Astonishing cost increases

Since the beginning of the Middle East conflict on 28 February 2026, international shipping has experienced huge cost increases.

Ship operators often don’t own all of the ships they operate… they often hire them from an asset owner. The cost to hire a tanker to carry oil has increased in a range between ~17% to ~52.4% in the space of a few weeks

As of early April 2026, it can cost USD$105,000 a day (~AUD$148,600 a day) which is about AUD$103 a minute for a large tanker (a Very Large Crude Carrier) before the cost of bunkers (marine fuel for ships), stores, labour, insurance etc. By way of comparison, just before conflict began, the same tanker would have cost about USD$85,000 a day, about $20,000 a day cheaper. When that is multiplied by the number of days on charter, and the number of tankers, it compounds.

Meanwhile, fuel costs for all ship types have, likewise, massively increased.

Across Rotterdam, Fujairah and Houston, benchmark marine fuel prices on 31 March 2026 were on average about 114% above their 2025 average levels.

Ships consume a huge volume of fuel, but it is difficult to give any one number as consumption varies by ship type and speed. Fuel costs per tonne vary by region too.

Consider a 2,500 TEU container ship (a TEU is one container of 20-foot length) sailing at 22 knots (~41 km per hour). At the time of researching this article, a containership of that size and sailing at that speed around Australia would be consuming about $114,000 worth of fuel per day. On a roughly 25-day voyage around Australia, that would be about AUD$2.85 million in bunker costs alone.

It currently costs about USD$34,000 a day to hire a 2,500 TEU containership, so a 25-day trip around Australia could generate hire costs of about USD$850,000 (AUD$1.2 million).

That’s about AUD$3.42 million for a 25-day trip in fuel and hire for a 2,500 TEU containership to travel around Australia. To put that in context, that’s  ~AUD$95 a minute for a trip around Australia, excluding other operational expenses and various government-charged fees.

National flagged fleets cannot stave off cost hikes and disruption

Shipping Australia’s CEO, Capt Melwyn Noronha, notes the recent policy commentary that asserts that Australian-flagged vessels would be beneficial in the current environment. Such policy advocacy is unsupported.

All ships transiting Hormuz are affected irrespective of the flag they fly at the stern or the nationality of the crew they carry. Australian ships would be affected.

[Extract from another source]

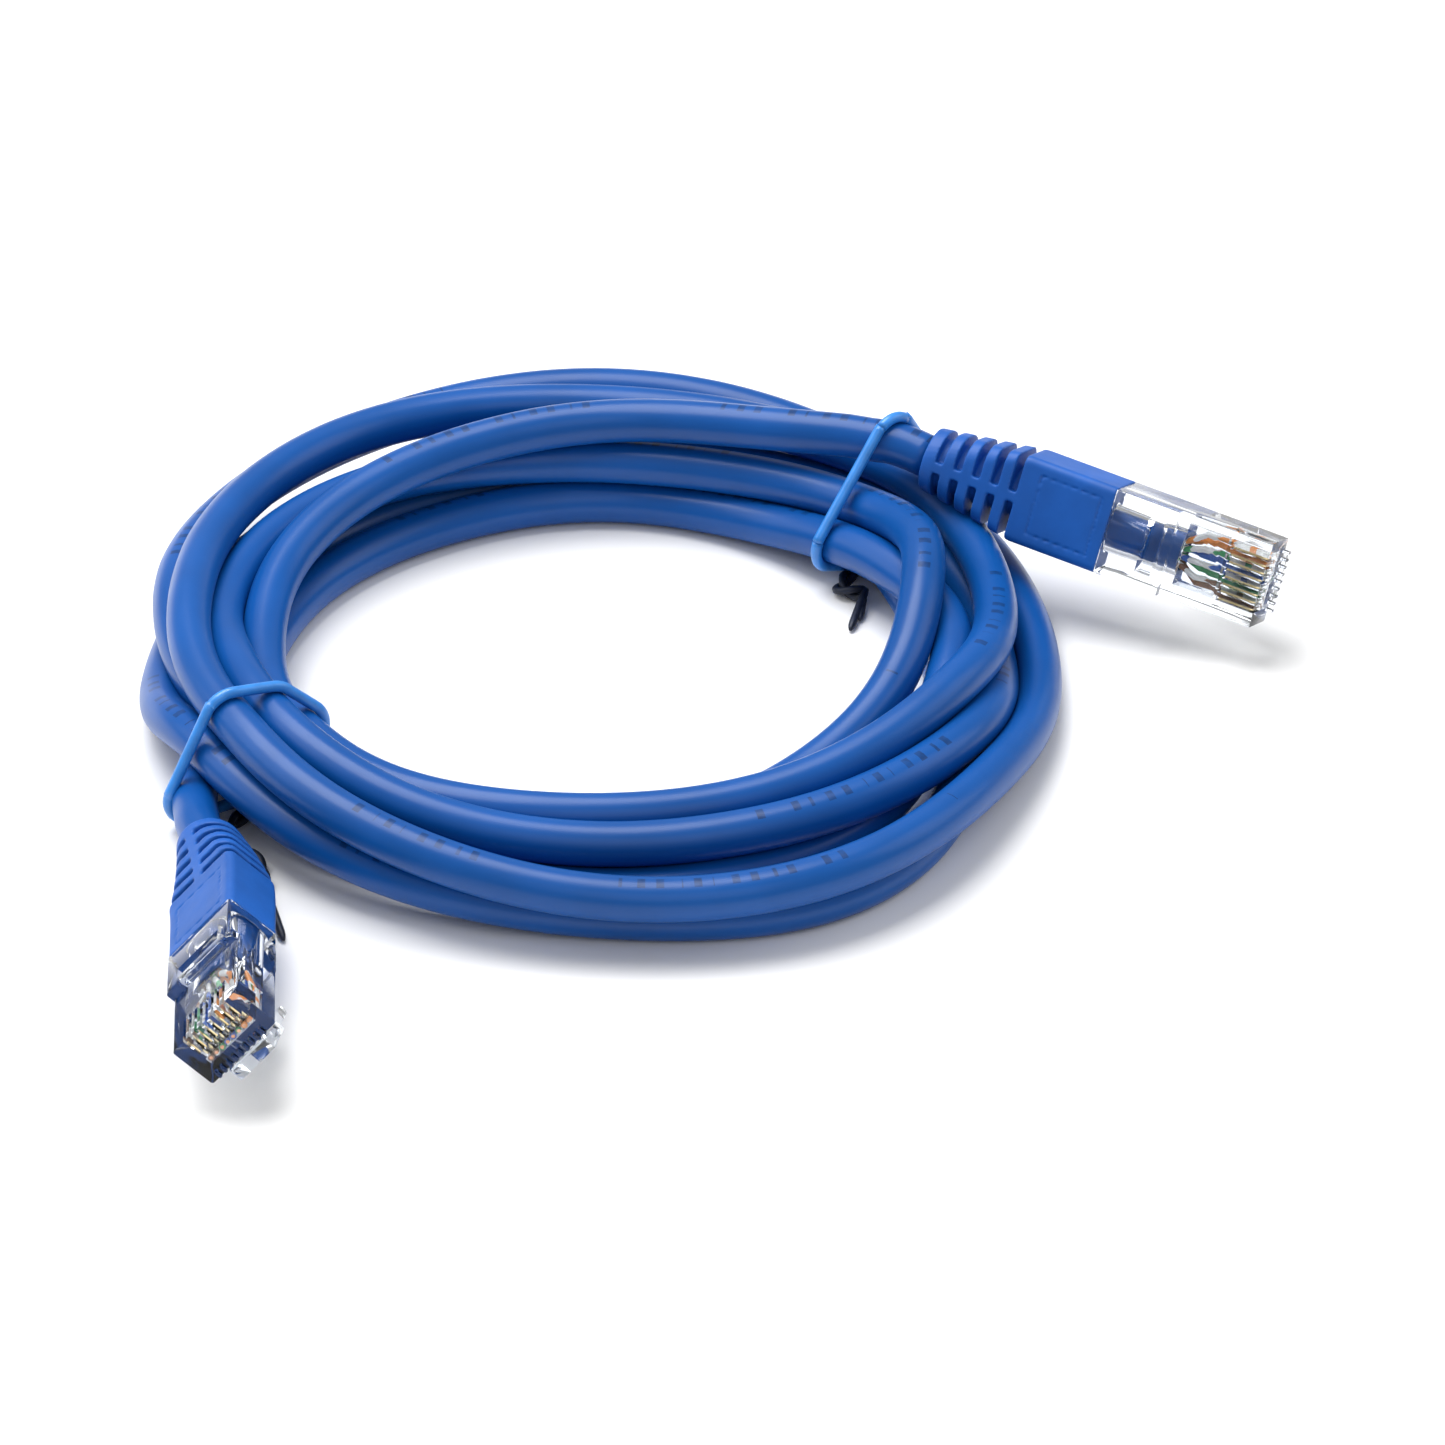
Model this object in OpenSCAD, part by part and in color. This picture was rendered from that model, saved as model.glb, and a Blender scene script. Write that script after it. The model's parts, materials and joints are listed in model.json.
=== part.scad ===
// Ethernet patch cable: a round jacketed cable wound into a loose coil, held by two
// twist ties, with a clear 8P8C plug in a moulded boot at each end.
// Millimetres, +Z up. The coil lies on z = 0 and the origin is under the middle of
// the whole object. End A is the end whose plug lies on the coil, end B lies beside it.

/* [Cable] */
// Outside diameter of the cable
cable_d = 5.8; // [5.6:0.1:5.9]
// Thickness of the cable's jacket
jacket_wall = 0.7; // [0.5:0.05:0.75]
// Height of the jacket where the plug presses it flat
jacket_flat_h = 5.2; // [5.0:0.1:5.3]
// Width of the jacket where the plug presses it flat
jacket_flat_w = 6.4; // [6.2:0.1:6.6]

/* [Wires] */
// Diameter of one wire over its insulation
wire_d = 0.86; // [0.8:0.01:0.9]
// Diameter of the copper in one wire
core_d = 0.5; // [0.4:0.02:0.56]
// Side-to-side spacing of the wires inside the jacket
wire_bundle_pitch = 1.05; // [1.03:0.01:1.07]
// Height between the two rows of wires inside the jacket
wire_row_gap = 1.1; // [1.0:0.05:1.2]

/* [Coil] */
// Middle of the coil along X
coil_x = -14.5; // [-20:0.5:-8]
// Middle of the coil along Y
coil_y = 18; // [12:0.5:22]
// Inside radius of the wound coil
coil_r_in = 40.5; // [40:0.5:41]
// Outside radius of the wound coil
coil_r_out = 62; // [61:0.5:62]
// Height of the wound coil
coil_h = 12; // [11:0.5:12]
// Rounding of the edges of the coil's upper turns
coil_edge_r = 5; // [4.8:0.1:5.4]
// Outside radius of the upper turns
coil_top_r = 56; // [55:0.5:57]
// Height of the lower turns
coil_low_h = 8; // [7.5:0.1:8]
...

And, as we know from our members, from statements by the Australian Federal Government, and from the fact that – despite everything – Australia is not running short of fuel (*nb: the regional fuel shortages appear to be caused by panic buying), that the transport of processed fuel by ship from Asia to Australia is not the issue.

The issue is a reduction in supply of crude while demand remains constant, which has caused buyers to bid up prices. That is a classic supply shock. That is not a shipping supply issue. That is the consequence of a geopolitical crisis.

Policies that have demonstrably failed to revitalise Australian shipping cannot be revamped anew to revitalise Australian shipping. It’s a statement of the obvious but, given that renewal of failed policies is being called for, it does need to be said.

Flagging ships under the Australian flag simply would not have provided any added protection or benefit in the current crisis. And in the future, when this crisis is over, such a policy would continue to deliver ongoing costs and burdens that would be greater than, and out of proportion to, any benefit.

A humanitarian crisis

Capt Noronha also takes a moment to reflect on the seafarers that are faced with the difficult and trying situation of transiting the Strait or being trapped in the Gulf.

“I’ve navigated vessels during tense times in war risk zones. I can appreciate what the seafarers are going through. They fear for their lives. They’re worried they might not see their families again. You think about all your life choices, and you start second-guessing yourself as to whether you’ve even chosen the right profession.

“And another thing. When I was on the ship, it really didn’t matter what nationality I was – whether I was Indian, or Filipino, or Australian, or anything else. It was the same for the ship too. It didn’t matter what flag we flew. We were all targets. We were all at risk.”

Capt Noronha expressed a hope that all the trapped ships are able to leave the Gulf and that seafarers that are due, or overdue, to finish their contract can go home to their families.